Video. The service stores 4.5 million videos. They are divided into topics and have a very different focus. The «Archive» servers store films, documentaries, sports events, TV shows and many other materials.

In 2015, the «Archive» gave rise to a large-scale project — digitization of the video cassettes. At first, it was about 40 thousand cassettes from the archive of Marion Stokes, a woman who has been recording the news on tape for decades. Then other video tapes added up. They were sent to the «Archive» by the fans of the idea of digitizing data that are important for humanity.

Audio files. Similarly to the videos, the «Archive» stores audio files, which are also divided by subjects. Last year, the «Archive» began to implement its new project — the decoding of shellac records, the oldest format of audio recordings. The sound was preserved on the plates of shellac — a natural resin, which is isolated by the female scale insects. In total, the archive Great 78 Project contains several hundred thousand records.

Software. Of course, it's simply impossible to store all the software created by mankind, even for the «Archive». The servers store vintage — for example, the programs for Macintosh, software for DOS and other software. In 2016, the «Archive» employees posted over 1500 programs for Windows 3.1. You can work directly in the browser. In 2017, the Internet Archive has released the archive of software for the first Macintosh.

Games. Yes, the «Archive» provides access to a huge number of games. Some of them can be played in the browser emulator environment. A variety of games is stored, including the one for the portable analog-digital consoles. There are games for MS-DOS and console games for Atari and ColecoVision.

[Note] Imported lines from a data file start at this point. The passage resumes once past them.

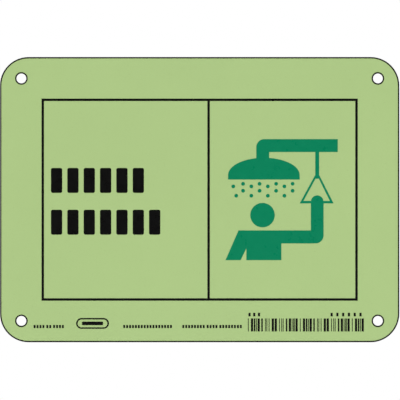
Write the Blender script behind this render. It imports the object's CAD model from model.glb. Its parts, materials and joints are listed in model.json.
"""Looks for a flat glow-in-the-dark wall sign: satin phosphor film, screen-printed inks and a
mill-finish aluminium back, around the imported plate."""

import json
import math

import bpy
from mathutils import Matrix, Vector


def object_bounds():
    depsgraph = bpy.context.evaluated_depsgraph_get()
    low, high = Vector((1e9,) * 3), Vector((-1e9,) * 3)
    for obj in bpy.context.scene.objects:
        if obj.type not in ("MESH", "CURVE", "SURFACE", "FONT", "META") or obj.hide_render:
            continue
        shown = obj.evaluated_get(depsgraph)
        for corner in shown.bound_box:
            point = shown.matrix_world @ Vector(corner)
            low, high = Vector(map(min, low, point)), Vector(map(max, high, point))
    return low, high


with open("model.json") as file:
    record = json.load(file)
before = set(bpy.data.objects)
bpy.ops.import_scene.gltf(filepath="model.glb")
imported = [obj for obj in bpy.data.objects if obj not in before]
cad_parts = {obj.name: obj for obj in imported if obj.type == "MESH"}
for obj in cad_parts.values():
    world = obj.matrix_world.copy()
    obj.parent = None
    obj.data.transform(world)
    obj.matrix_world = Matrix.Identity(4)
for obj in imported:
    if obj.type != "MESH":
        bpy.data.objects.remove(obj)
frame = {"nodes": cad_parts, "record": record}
cad_lo, cad_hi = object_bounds()

MM = 0.001

# Camera: a long lens with the sign almost filling its width, and the framing's small offset
LENS_DISTANCE = 4.0
VIEW_MARGIN = 1.0017
FRAMING_SHIFT = 0.16 * MM

# Floor: its size, where it starts to fade, and how far it lies under the sign
FLOOR_RADIUS = 1.6
FLOOR_FADE = 0.8
FLOOR_DROP = 0.062

# World: how bright the background looks, and how much light it gives
BACKGROUND = 1.0
FILL_LIGHT = 0.12

# Soft round lights that face the sign: name, place, size across, power
LIGHTS = (
    ("key_left", (-1.8, -1.8, 0.9), 1.2, 32.6),
    ("key_right", (1.8, -1.8, 0.9), 1.2, 29.6),
    ("back_key", (1.2, 1.9, 1.4), 1.0, 20),
    ("top", (0, 0, 2.2), 1.4, 20),
)

FILM_GREEN = (0.442, 0.607, 0.251)
INK_GREEN = (0.0001, 0.222, 0.101)
INK_BLACK = (0.0012, 0.0011, 0.0010)

# The range that holds most of a noise's values
NOISE_LOW = 0.3
NOISE_HIGH = 0.7

# Relief: the film's orange peel, its grain, the screen's mesh and the sheet's rolling grain
PEEL_SCALE = 620
PEEL_DEPTH = 0.020 * MM
GRAIN_DEPTH = 0.008 * MM
MESH_DEPTH = 0.004 * MM
SHEET_DEPTH = 0.010 * MM
MESH_TURNS = 2 * math.pi / (0.35 * MM)

# Where the sheared edge changes from burnished to torn, between two distances from the wall
BURNISHED_UNTIL = -0.52 * MM
TORN_FROM = -0.46 * MM


# ---------------------------------------------------------------- material helpers

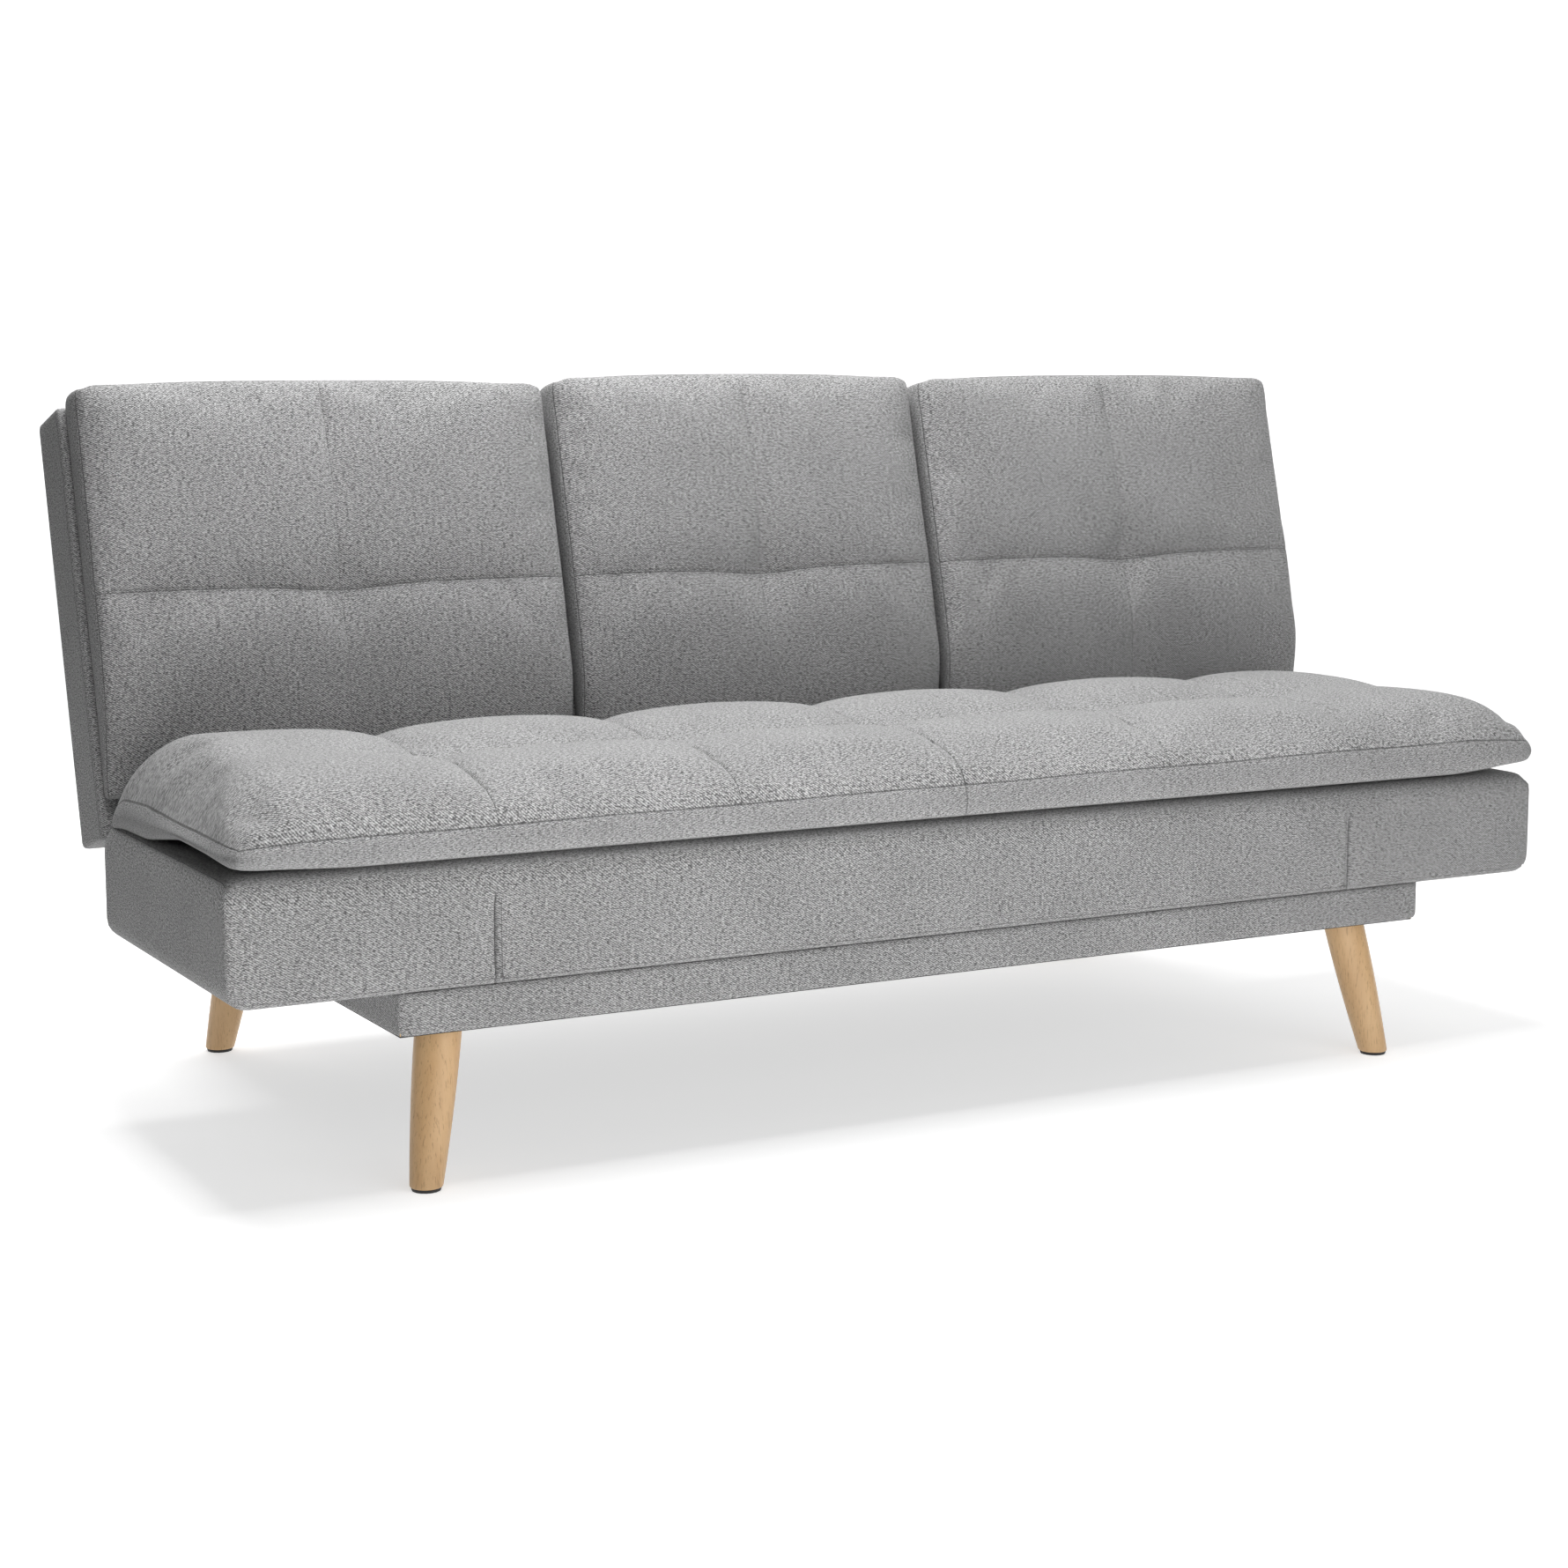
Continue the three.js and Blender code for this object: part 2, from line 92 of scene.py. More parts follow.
# ---- materials ---------------------------------------------------------------------------------
class Nodes:
    """A short way to build a material's node tree."""

    def __init__(self, name):
        self.material = bpy.data.materials.new(name)
        self.material.use_nodes = True
        self.tree = self.material.node_tree
        self.shader = self.tree.nodes["Principled BSDF"]

    def add(self, kind, **settings):
        node = self.tree.nodes.new("ShaderNode" + kind)
        for key, value in settings.items():
            setattr(node, key, value)
        return node

    def link(self, source, target):
        self.tree.links.new(source, target)

    def feed(self, socket, value):
        if isinstance(value, bpy.types.NodeSocket):
            self.link(value, socket)
        else:
            socket.default_value = value

    def math(self, operation, a, b=0.0, c=0.0, clamp=False):
        node = self.add("Math", operation=operation, use_clamp=clamp)
        for socket, value in zip(node.inputs, (a, b, c)):
            self.feed(socket, value)
        return node.outputs[0]

    def span(self, value, low, high, to_low=0.0, to_high=1.0):
        """The value with low..high carried to to_low..to_high, and clamped there."""
        node = self.add("MapRange")
        for socket, item in zip(node.inputs, (value, low, high, to_low, to_high)):
            self.feed(socket, item)
        return node.outputs[0]

    def noise(self, vector, scale, detail=2.0, roughness=0.5, stretch=None):
        if stretch is not None:
            mapping = self.add("Mapping")
            self.link(vector, mapping.inputs["Vector"])
            mapping.inputs["Scale"].default_value = stretch
            vector = mapping.outputs[0]
        node = self.add("TexNoise")
        self.link(vector, node.inputs["Vector"])
        node.inputs["Scale"].default_value = scale
        node.inputs["Detail"].default_value = detail
        node.inputs["Roughness"].default_value = roughness
        return node.outputs["Fac"]

    def mix(self, factor, a, b):
        node = self.add("Mix", data_type="RGBA")
        self.feed(node.inputs[0], factor)
        self.feed(node.inputs[6], a)
        self.feed(node.inputs[7], b)
        return node.outputs[2]

    def bump(self, height, strength, distance):
        node = self.add("Bump")
        self.link(height, node.inputs["Height"])
        node.inputs["Strength"].default_value = strength
        node.inputs["Distance"].default_value = distance
        return node.outputs[0]

    def surface(self, color, roughness, normal=None, metallic=0.0):
        self.feed(self.shader.inputs["Base Color"], color)
        self.feed(self.shader.inputs["Roughness"], roughness)
        self.shader.inputs["Metallic"].default_value = metallic
        if normal is not None:
            self.link(normal, self.shader.inputs["Normal"])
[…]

For the first time the archive of old games was uploaded by the organization in 2013. We are talking about the titles of 30-40 years ago, which could be played directly in the browser. These are the games for Atari 2600 (1977), Atari 7800 (1986), ColecoVision (1982), Philips Videopac G7000 (1978) and Astrocade (1983). The most interesting thing is that the Internet Archive has ensured that you can play quite legally. Now the collection has more than 3400 games and it keeps growing.